そこでお聞きしますが、本市教育委員会が昨年策定した「教職員の多忙化改善アクションプログラム」、そこでは勤務時間外の在校時間が過労死ラインといわれる月80時間を超過している教員の割合を平成30年度から3年間でゼロにするとしています。抜本的な見直しが迫られていると思うわけですが、教育長に対応をお聞きします。

質問の2点目。私はこの間の多田教育長はじめ教育委員会の皆さんの多忙化解消に向けた頑張りを承知しているつもりですが、今回ガイドラインに示された上限時間は、もはや教育委員会や学校現場の努力や工夫だけでは逆立ちしてもできないだろうと思います。文科省もそこはわかっているわけで、ガイドラインは新たな方針等の策定にあたって、市長と認識を共有し、連携した取り組みを求めているわけです。ガイドライン公表以降では、2月22日に総合教育会議が開催されています。多忙化解消に向けて協議を行ったのかどうか、行ったのならばその内容についてもお聞かせいただきたいと思います。

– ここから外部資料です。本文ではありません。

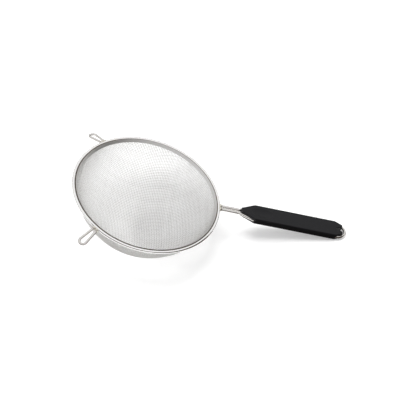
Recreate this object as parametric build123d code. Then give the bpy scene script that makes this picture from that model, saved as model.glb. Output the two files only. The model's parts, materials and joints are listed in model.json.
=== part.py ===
from build123d import *
import math
import os

# A long-handled wire-mesh strainer. All sizes are in millimetres.
#
# The pieces are laid out around the rim: the centre of the rim hoop is the origin, the mouth of the
# bowl faces +Z and the handle runs along +X. At the end they are all turned and moved together into
# the pose in which the strainer stands on a table, on its bowl and on the end of its handle loop.

# Rim hoop: a round wire bent into a ring
hoop_outer_radius = 76.0
hoop_wire_diameter = 3.1

# Rim band: a thin strip, folded over the edge of the mesh and welded inside the hoop
band_thickness = 0.5
band_top_height = 1.2  # top of the fold, above the centre of the hoop
band_outer_leg_drop = 1.3  # lower edge of the outer leg, below the centre of the hoop
band_inner_leg_reach = 1.9  # how far the sloping inner leg reaches in, past the outer leg
band_inner_leg_slope = 48.0  # degrees below the horizontal
band_fold_radius = 0.35
band_fold_drop = 0.65  # where the inner leg starts on the outer one, below the top of the fold

# Mesh bowl: woven wire cloth pressed to a spherical cap, drawn here as a closed shell
mesh_thickness = 0.8
bowl_depth = 59.0  # from the centre plane of the hoop to the outside of the bottom
mesh_edge_drop = 0.6  # top edge of the mesh, below the centre plane of the hoop

# Ears: two bent wire loops that rest on the edge of a pot
ear_wire_diameter = 2.6
ear_angle = 129.5  # from the handle, degrees
ear_reach = 23.5  # along the loop, from the centre of the hoop wire to the outside of the tip
ear_droop = 22.0  # degrees below the plane of the rim
ear_foot_spacing = 3.4
ear_tip_width = 10.4  # over the outside of the wire
ear_bend_radius = 3.6

# Handle wire: one wire, welded to the hoop at both ends and bent into a long loop
handle_wire_diameter = 3.0
handle_length = 211.3  # from the centre of the rim to the outside of the loop
leg_spacing = 4.1  # between the centres of the two legs, at the rim
leg_length = 20.0  # from the outside of the hoop to where the legs spread
loop_width = 19.2  # over the outside of the wire
spread_length = 16.0  # along the handle, from the legs to the full width
loop_tip_length = 5.6  # along the handle, over which the loop narrows to its end
loop_tip_width = 6.8  # between the corners of the end, before they are rounded
spread_bend_radius = 6.0
loop_bend_radius = 8.0
loop_tip_bend_radius = 5.5

# Grip: one plastic moulding, held between the two sides of the handle wire
grip_start = 2.0  # from where the legs spread to the front of the grip
grip_top_height = 4.1  # above the centre plane of the wire
grip_bottom_drop = 3.1  # below the centre plane of the wire
grip_front_width = 5.4
grip_side_overhang = 1.6  # how far the sides stand out past the centre of the wire
grip_prong_gap = 2.0  # from the prong tips to the inside of the wire at the end of the loop
grip_prong_tip_inset = 3.8  # from the side of the grip to the outer corner of a prong tip
grip_prong_tip_width = 2.8
grip_notch_depth = 7.5
grip_shoulder_radius = 3.5
grip_rear_radius = 7.0
grip_taper_lead = 5.6  # from where the grip starts to narrow behind to where the wire does
grip_prong_radius = 0.8
grip_notch_radius = 0.6
grip_top_edge_radius = 0.8
grip_bottom_edge_radius = 0.6
thumb_dish_length = 24.0
thumb_dish_width = 12.5
thumb_dish_depth = 1.1
thumb_dish_start = 9.5  # from the front of the grip to the near end of the dish

# Weld beads: how far each bead stands out around its wire
ear_weld_margin = 0.75
handle_weld_margin = 0.75

same_place = 0.01  # two corners nearer than this are taken as one

# Derived places, still around the rim
hoop_wire_radius = hoop_wire_diameter / 2
hoop_radius = hoop_outer_radius - hoop_wire_radius
band_outer_radius = hoop_radius - hoop_wire_radius
mesh_mouth_radius = band_outer_radius - band_thickness
handle_wire_radius = handle_wire_diameter / 2
ear_wire_radius = ear_wire_diameter / 2
legs_end = hoop_outer_radius + leg_length
spread_end = legs_end + spread_length
loop_end = handle_length - handle_wire_radius
loop_half_width = loop_width / 2 - handle_wire_radius
tip_start = loop_end - loop_tip_length
grip_front = legs_end + grip_start
grip_prong_end = loop_end - handle_wire_radius - grip_prong_gap
grip_taper_start = tip_start - grip_taper_lead
grip_half_width = loop_half_width + grip_side_overhang
grip_prong_tip_outer = grip_half_width - grip_prong_tip_inset
grip_notch_half_width = grip_prong_tip_outer - grip_prong_tip_width  # half the mouth of the notch


def sphere_through(mouth_radius, mouth_height, bottom_height):
    """The centre height and the radius of the sphere through a mouth circle and a bottom point."""
    rise = mouth_height - bottom_height
    radius = (mouth_radius**2 + rise**2) / (2 * rise)
    return bottom_height + radius, radius


bowl_centre_height, bowl_radius = sphere_through(mesh_mouth_radius, -mesh_edge_drop, -bowl_depth)


def make_hoop():
    """The closed ring of round wire."""
    return revolve(Plane.XZ * Pos(hoop_radius, 0) * Circle(hoop_wire_radius), Axis.Z)


def make_band():
    """The folded strip: a short upright leg against the hoop and a sloping leg over the mesh."""
    slope = math.radians(band_inner_leg_slope)
    inward = Vector(-math.cos(slope), -math.sin(slope))
    inner_leg = inward * (band_inner_leg_reach / math.cos(slope))
    front_face = Vector(-math.sin(slope), math.cos(slope)) * band_thickness
    back_corner = Vector(mesh_mouth_radius, band_top_height - band_fold_drop)
    front_corner = back_corner + front_face
    to_top = (band_top_height - front_corner.Y) / math.sin(slope)
    top_corner = front_corner - inward * to_top
    outline = Polyline(
        (band_outer_radius, -band_outer_leg_drop),
        (band_outer_radius, band_top_height),
        top_corner,
        front_corner + inner_leg,
        back_corner + inner_leg,
        back_corner,
        (mesh_mouth_radius, -band_outer_leg_drop),
        close=True,
    )
    section = make_face(outline)
    fold = section.vertices().sort_by(Axis.Y)[-2:]
    section = fillet(fold, band_fold_radius)
    return revolve(Plane.XZ * section, Axis.Z)


def make_mesh():
    """The bowl as an open shell of even thickness, with a flat upper edge."""
    shell = Sphere(bowl_radius) - Sphere(bowl_radius - mesh_thickness)
    shell = Pos(0, 0, bowl_centre_height) * shell
    keep = Pos(0, 0, -mesh_edge_drop) * Box(
        4 * bowl_radius, 4 * bowl_radius, 2 * bowl_depth, align=(Align.CENTER, Align.CENTER, Align.MAX)
    )
    return shell & keep


def bent_wire(points, radii, diameter):
    """A round wire along straight runs with rounded bends."""
    path = FilletPolyline(*points, radius=radii)
    start = Plane(origin=path @ 0, z_dir=path % 0)
    return sweep(start * Circle(diameter / 2), path=path)


def ear_place():
    """The place of the right ear: origin on the hoop's centre line, x outwards and down along it."""
    return Rot(0, 0, ear_angle) * Pos(hoop_radius, 0, 0) * Rot(0, ear_droop, 0)


def make_right_ear(hoop):
    """One loop, with its feet shaped to the hoop."""
    tip = ear_reach - ear_wire_radius
    half_foot = ear_foot_spacing / 2
    half_tip = ear_tip_width / 2 - ear_wire_radius
    points = [(0, -half_foot), (tip, -half_tip), (tip, half_tip), (0, half_foot)]
    loop = bent_wire(points, ear_bend_radius, ear_wire_diameter)
    return ear_place() * loop - hoop


def make_right_ear_weld(hoop, band, ear):
    """The bead that joins both feet of an ear to the outside of the hoop."""
    bead = [
        Pos(hoop_wire_radius, y, 0) * Sphere(ear_wire_radius + ear_weld_margin)
        for y in (-ear_foot_spacing / 2, ear_foot_spacing / 2)
    ]
    return ear_place() * (bead[0] + bead[1]) - hoop - band - ear


def handle_path_points():
    """The corners of the handle wire, from one weld round the loop to the other."""
    half_leg = leg_spacing / 2
    foot = math.sqrt(hoop_radius**2 - half_leg**2)
    side = [
        (foot, half_leg),
        (legs_end, half_leg),
        (spread_end, loop_half_width),
        (tip_start, loop_half_width),
        (loop_end, loop_tip_width / 2),
    ]
    return [(x, -y) for x, y in side] + list(reversed(side))


def make_handle_wire(hoop):
    """The long loop, with the ends of its legs shaped to the hoop."""
    bends = [spread_bend_radius, loop_bend_radius, loop_bend_radius, loop_tip_bend_radius]
    loop = bent_wire(handle_path_points(), bends + bends[::-1], handle_wire_diameter)
    return loop - hoop


def make_handle_weld(hoop, band, wire):
    """The bead that joins both legs of the handle wire to the outside of the hoop."""
    bead = [
        Pos(hoop_outer_radius, y, 0) * Sphere(handle_wire_radius + handle_weld_margin)
        for y in (-leg_spacing / 2, leg_spacing / 2)
    ]
    return bead[0] + bead[1] - hoop - band - wire


def round_corners(section, x, half_width, radius):
    """Rounds the corners of a flat outline that are at x, half_width either side of the middle."""
    corners = [
        corner
        for corner in section.vertices()
        if math.isclose(corner.X, x, abs_tol=same_place)
        and math.isclose(abs(corner.Y), half_width, abs_tol=same_place)
    ]
    return fillet(corners, radius)


def make_grip(wire):
    """The moulding: a flat bar with a pointed front, two prongs behind, and a groove for the wire."""
    notch_end = grip_prong_end - grip_notch_depth
    side = [
        (grip_front, grip_front_width / 2),
        (spread_end, grip_half_width),
        (grip_taper_start, grip_half_width),
        (grip_prong_end, grip_prong_tip_outer),
        (grip_prong_end, grip_notch_half_width),
    ]
    outline = side + [(notch_end, 0)] + [(x, -y) for x, y in reversed(side)]
    face = make_face(Polyline(*outline, close=True))
    face = round_corners(face, spread_end, grip_half_width, grip_shoulder_radius)
    face = round_corners(face, grip_taper_start, grip_half_width, grip_rear_radius)
    face = round_corners(face, grip_prong_end, grip_prong_tip_outer, grip_prong_radius)
    face = round_corners(face, notch_end, 0, grip_notch_radius)
    bar = Pos(0, 0, -grip_bottom_drop) * extrude(face, grip_top_height + grip_bottom_drop)
    bar = fillet(bar.faces().sort_by(Axis.Z)[-1].edges(), grip_top_edge_radius)
    bar = fillet(bar.faces().sort_by(Axis.Z)[0].edges(), grip_bottom_edge_radius)
    return bar - thumb_dish() - wire


def arc_radius(width, depth):
    """The radius of the arc that is this wide and this deep."""
    return ((width / 2) ** 2 + depth**2) / (2 * depth)


def thumb_dish():
    """The spindle that sinks an oval dish into the top of the grip."""
    across = arc_radius(thumb_dish_width, thumb_dish_depth)
    along = arc_radius(thumb_dish_length, thumb_dish_depth)
    half_span = math.sqrt(along**2 - (along - across) ** 2)
    arc = ThreePointArc((-half_span, 0), (0, -across), (half_span, 0))
    section = make_face(arc + Line((half_span, 0), (-half_span, 0)))
    spindle = revolve(Plane.XZ * section, Axis.X)
    middle = grip_front + thumb_dish_start + thumb_dish_length / 2
    return Pos(middle, 0, grip_top_height - thumb_dish_depth + across) * spindle


def standing_place():
    """Turns the strainer down towards its handle until the end of the loop is on the table."""
    reach = math.hypot(bowl_centre_height, loop_end)
    lean = math.atan2(loop_end, bowl_centre_height)
    tilt = lean - math.acos((bowl_radius - handle_wire_radius) / reach)
    turned = Rot(0, math.degrees(tilt), 0)
    lift = bowl_radius - bowl_centre_height * math.cos(tilt)
    return Pos(0, 0, lift) * turned


hoop = make_hoop()
band = make_band()
handle_wire = make_handle_wire(hoop)
right_ear = make_right_ear(hoop)
right_ear_weld = make_right_ear_weld(hoop, band, right_ear)
nodes = {
    "mesh_bowl": make_mesh(),
    "rim_band": band,
    "rim_hoop": hoop,
    "left_ear": mirror(right_ear, about=Plane.XZ),
    "right_ear": right_ear,
    "left_ear_weld": mirror(right_ear_weld, about=Plane.XZ),
    "right_ear_weld": right_ear_weld,
    "handle_wire": handle_wire,
    "handle_weld": make_handle_weld(hoop, band, handle_wire),
    "grip": make_grip(handle_wire),
}

standing = {name: standing_place() * shape for name, shape in nodes.items()}
boxes = [shape.bounding_box() for shape in standing.values()]
middle_x = (min(box.min.X for box in boxes) + max(box.max.X for box in boxes)) / 2
middle_y = (min(box.min.Y for box in boxes) + max(box.max.Y for box in boxes)) / 2
lowest = min(box.min.Z for box in boxes)

os.makedirs("parts", exist_ok=True)
for name, shape in standing.items():
    export_step(Pos(-middle_x, -middle_y, -lowest) * shape, f"parts/{name}.step")
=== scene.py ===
# %% [markdown]
# # A long-handled wire mesh strainer
#
# The CAD model already holds every rigid piece at its real size: a rim hoop, a folded strip inside it, two
# ears, a handle wire with its grip, and the weld beads. The one piece that CAD only stands in for is the woven
# wire cloth, so that is the piece built here. The rest keeps its CAD mesh and gets a real finish.
#
# The frame comes first, because it says where everything is.

import json
import math

import bmesh
import bpy
from mathutils import Matrix, Vector


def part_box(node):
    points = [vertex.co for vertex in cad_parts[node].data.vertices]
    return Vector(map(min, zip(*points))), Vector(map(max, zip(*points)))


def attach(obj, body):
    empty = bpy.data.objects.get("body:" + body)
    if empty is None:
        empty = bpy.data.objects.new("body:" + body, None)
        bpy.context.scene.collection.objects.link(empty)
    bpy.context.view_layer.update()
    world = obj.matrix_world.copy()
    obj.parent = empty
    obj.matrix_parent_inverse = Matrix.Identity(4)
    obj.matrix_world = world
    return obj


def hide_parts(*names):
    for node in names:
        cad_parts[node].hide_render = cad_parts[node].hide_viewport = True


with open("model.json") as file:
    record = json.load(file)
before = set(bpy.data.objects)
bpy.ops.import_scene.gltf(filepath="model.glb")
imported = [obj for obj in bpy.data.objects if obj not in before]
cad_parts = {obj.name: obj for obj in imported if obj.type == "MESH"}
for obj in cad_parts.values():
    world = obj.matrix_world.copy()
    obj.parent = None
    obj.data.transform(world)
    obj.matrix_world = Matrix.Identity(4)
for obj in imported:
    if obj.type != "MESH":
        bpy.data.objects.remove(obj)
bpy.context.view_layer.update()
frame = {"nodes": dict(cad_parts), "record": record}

# %% [markdown]
# ## Working around the rim
#
# The strainer stands on its bowl and on the end of its handle, so its rim leans. A bowl is easiest to build
# upright, around its own centre, and then lean into place. The rim's centre is the middle of the hoop's box,
# because a ring's box is centred on the ring however it leans, and the hanging loop's axis is square to the rim.

# %% The place of the rim
mounts = {mount["name"]: mount for mount in frame["record"]["mounts"]}
rim_up = Vector(mounts["hanging_loop"]["axis"]).normalized()
tilt = math.atan2(rim_up.x, rim_up.z)
hoop_low, hoop_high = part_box("rim_hoop")
rim_centre = (hoop_low + hoop_high) / 2
from_rim = Matrix.Translation(rim_centre) @ Matrix.Rotation(tilt, 4, "Y")
into_rim = from_rim.inverted()
print("rim leans", round(math.degrees(tilt), 2), "degrees, centre", [round(x, 4) for x in rim_centre])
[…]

質問の3点目は4月から本格実施となる若手教員早期育成プログラムについてです。教員の大量退職、大量採用という急激な世代交代時期にあたり、多くの若手教員が研修で頻繁に学校を離れ、本人の負担はもちろんのこと学校運営にも大きな支障を来たしてきました。この問題はこれまで私も指摘してきましたが、この度、校外研修から校内での実践研修へとシフトする方針が示されました。この方針転換自体は評価しますが、県教委が作成したスターブックを見ますと、校内に若手研修コーディネーターを配置し、大きな役割を担うことになるようですが、当然ながら新たな負担増が懸念されます。スクラップ&スクラップを掲げる教育長はこの問題にどのように対応されるのか対策をお聞かせいただきたいと思います。

質問の最後はプログラミング教育についてです。AIが進化し、IoTが身近な暮らしの中であふれる時代を迎える中、次代を担う子どもたちは、コンピューターを魔法の箱と捉えるのではなく主体的に使いこなさなければなりません。デジタルの価値の消費者ではなく創造者になってほしいとも思います。小学校必修化を1年後に控えるわけですが、まさに2030年の社会も視野に入れた構想を打ち出していただきたいと思うわけです。本市の基本的な取組み方針をお聞きします。この分野でも教員の新たな負担増が懸念されます。現場に丸投げは論外ですが、外部との連携も含めしっかりしたサポート体制が必要だろうと思います。負担増の回避に向けてどのような対応を考えておられるかも合わせてお聞きし、質問を終わります。